Now granted a lot of that was our toddler would hop on hers or mine and color or follow a read along book or play animal sounds or learning her numbers. But between the 3 of us we wore the things down. We both read A LOT so as we finish the stockpile of already purchased physical books we plan on making the switch to ebooks on our ipads which is great because we both read 90% of the same books and we can still buy one copy in the kindle app and then can actually read the books at the same time instead of waiting for the other to finish.
The only downside being that we do buy used books from time to time which are by far the cheapest option, and we have two exisitng memberships that are current and we'd like to continue to use (one at the local used books store tied to the main library).
So with only owning currently 1 desktop and being heavy tech users we've found the ipads to fill several gaps.
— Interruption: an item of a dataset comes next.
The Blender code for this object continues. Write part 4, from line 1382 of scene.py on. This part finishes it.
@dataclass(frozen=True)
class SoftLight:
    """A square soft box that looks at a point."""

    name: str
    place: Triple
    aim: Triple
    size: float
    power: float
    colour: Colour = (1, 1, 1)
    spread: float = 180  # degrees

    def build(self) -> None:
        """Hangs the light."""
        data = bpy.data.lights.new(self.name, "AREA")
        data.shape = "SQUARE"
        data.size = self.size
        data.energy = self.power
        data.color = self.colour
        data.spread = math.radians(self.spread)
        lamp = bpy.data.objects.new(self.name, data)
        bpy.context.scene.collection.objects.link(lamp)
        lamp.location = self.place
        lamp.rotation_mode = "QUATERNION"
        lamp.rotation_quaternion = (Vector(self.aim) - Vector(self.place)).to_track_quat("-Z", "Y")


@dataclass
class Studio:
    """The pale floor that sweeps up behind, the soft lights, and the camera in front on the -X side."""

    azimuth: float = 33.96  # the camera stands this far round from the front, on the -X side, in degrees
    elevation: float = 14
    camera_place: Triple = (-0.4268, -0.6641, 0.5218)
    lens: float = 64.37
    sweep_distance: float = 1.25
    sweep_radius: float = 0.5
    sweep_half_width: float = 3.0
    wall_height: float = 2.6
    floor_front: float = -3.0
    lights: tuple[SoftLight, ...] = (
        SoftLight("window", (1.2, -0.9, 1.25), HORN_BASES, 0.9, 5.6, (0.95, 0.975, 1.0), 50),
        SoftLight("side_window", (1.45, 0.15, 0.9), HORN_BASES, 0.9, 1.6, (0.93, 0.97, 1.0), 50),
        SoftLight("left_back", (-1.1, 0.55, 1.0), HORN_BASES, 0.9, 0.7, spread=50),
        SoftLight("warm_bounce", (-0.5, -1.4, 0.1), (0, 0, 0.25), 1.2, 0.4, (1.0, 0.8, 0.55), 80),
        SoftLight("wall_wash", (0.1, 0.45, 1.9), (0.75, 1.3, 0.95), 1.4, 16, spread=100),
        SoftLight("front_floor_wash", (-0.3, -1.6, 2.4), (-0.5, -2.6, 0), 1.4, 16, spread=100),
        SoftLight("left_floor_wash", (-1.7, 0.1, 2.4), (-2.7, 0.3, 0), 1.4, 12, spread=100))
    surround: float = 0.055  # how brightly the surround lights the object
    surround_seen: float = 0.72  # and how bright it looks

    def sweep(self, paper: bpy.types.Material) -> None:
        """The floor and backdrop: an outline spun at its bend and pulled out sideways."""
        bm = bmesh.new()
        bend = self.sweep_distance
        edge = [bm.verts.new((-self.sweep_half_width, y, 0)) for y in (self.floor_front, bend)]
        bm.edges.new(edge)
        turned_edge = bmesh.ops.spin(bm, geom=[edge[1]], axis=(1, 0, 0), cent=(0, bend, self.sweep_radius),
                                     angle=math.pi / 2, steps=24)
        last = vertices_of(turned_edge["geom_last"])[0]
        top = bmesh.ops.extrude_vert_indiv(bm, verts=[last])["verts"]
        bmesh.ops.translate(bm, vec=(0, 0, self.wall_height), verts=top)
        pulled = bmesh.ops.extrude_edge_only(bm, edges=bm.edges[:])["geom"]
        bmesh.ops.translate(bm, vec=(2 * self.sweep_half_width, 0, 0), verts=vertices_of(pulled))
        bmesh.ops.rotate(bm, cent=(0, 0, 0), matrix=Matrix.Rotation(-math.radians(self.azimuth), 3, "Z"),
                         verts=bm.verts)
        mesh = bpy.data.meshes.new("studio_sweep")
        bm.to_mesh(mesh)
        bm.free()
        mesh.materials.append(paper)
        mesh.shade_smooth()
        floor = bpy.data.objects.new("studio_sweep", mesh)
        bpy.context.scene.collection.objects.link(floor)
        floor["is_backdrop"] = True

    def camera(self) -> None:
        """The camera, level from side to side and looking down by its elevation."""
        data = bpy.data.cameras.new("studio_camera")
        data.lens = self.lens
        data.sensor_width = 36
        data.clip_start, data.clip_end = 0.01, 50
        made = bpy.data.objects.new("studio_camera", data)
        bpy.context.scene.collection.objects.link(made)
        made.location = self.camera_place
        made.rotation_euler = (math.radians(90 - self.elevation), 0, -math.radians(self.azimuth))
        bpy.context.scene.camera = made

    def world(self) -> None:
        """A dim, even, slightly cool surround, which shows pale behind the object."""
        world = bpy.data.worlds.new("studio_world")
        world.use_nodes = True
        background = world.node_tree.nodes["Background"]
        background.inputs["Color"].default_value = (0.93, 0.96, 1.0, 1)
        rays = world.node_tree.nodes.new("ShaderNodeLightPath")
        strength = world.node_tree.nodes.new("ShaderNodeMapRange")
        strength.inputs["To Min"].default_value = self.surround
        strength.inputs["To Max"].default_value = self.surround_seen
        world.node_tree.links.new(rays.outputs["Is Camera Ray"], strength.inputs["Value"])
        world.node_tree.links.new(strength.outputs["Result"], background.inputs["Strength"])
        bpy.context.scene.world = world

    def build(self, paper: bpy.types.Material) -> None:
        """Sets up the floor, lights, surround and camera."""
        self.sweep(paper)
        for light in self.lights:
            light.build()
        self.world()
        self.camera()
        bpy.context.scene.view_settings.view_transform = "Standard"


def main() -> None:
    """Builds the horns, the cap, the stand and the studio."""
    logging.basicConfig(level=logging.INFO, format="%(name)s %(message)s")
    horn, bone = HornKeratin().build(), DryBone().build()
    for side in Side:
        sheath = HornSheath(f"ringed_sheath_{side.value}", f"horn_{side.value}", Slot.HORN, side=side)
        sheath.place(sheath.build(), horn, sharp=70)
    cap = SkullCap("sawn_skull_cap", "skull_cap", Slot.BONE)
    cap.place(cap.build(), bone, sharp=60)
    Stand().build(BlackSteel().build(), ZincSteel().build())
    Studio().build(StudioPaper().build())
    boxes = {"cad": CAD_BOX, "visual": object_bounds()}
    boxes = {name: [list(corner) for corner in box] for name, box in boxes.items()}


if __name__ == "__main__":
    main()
My wife has been wanting me to hook up one of our old desktops we retired or get a notebook because I'll be on the desktop and she'll want to hop on too but cant. The most we do is browse, forum post, she social networks, read news, play some games.
Now with the ipad that's solved, and I can stay in the living room so we're still around each other instead of lurking off to lock myself up in the office each night.
I'll still game on the desktop, but I'm also already caught up in a game or two on the new ipad (infinity blade for one).
Seems like car trips or airport waiting with an ipad will be much better, even if we did have a laptop the ipad is easier to whip out, no battery worries, easier to handle while using, and easier to stow. Especially helping keep the kiddo pacified while waiting.
It's a good way to tote around movies and watch them at someone elses place since I have a 64GB model. Rip the dvd and encode it then use an hdmi cable to play it back on the HD TV (haven't attempted yet).
With all of that said not everyone has a need for one. It doesn't replace a laptop for everyone, but a lot of people have laptops for reasons that an ipad CAN replace.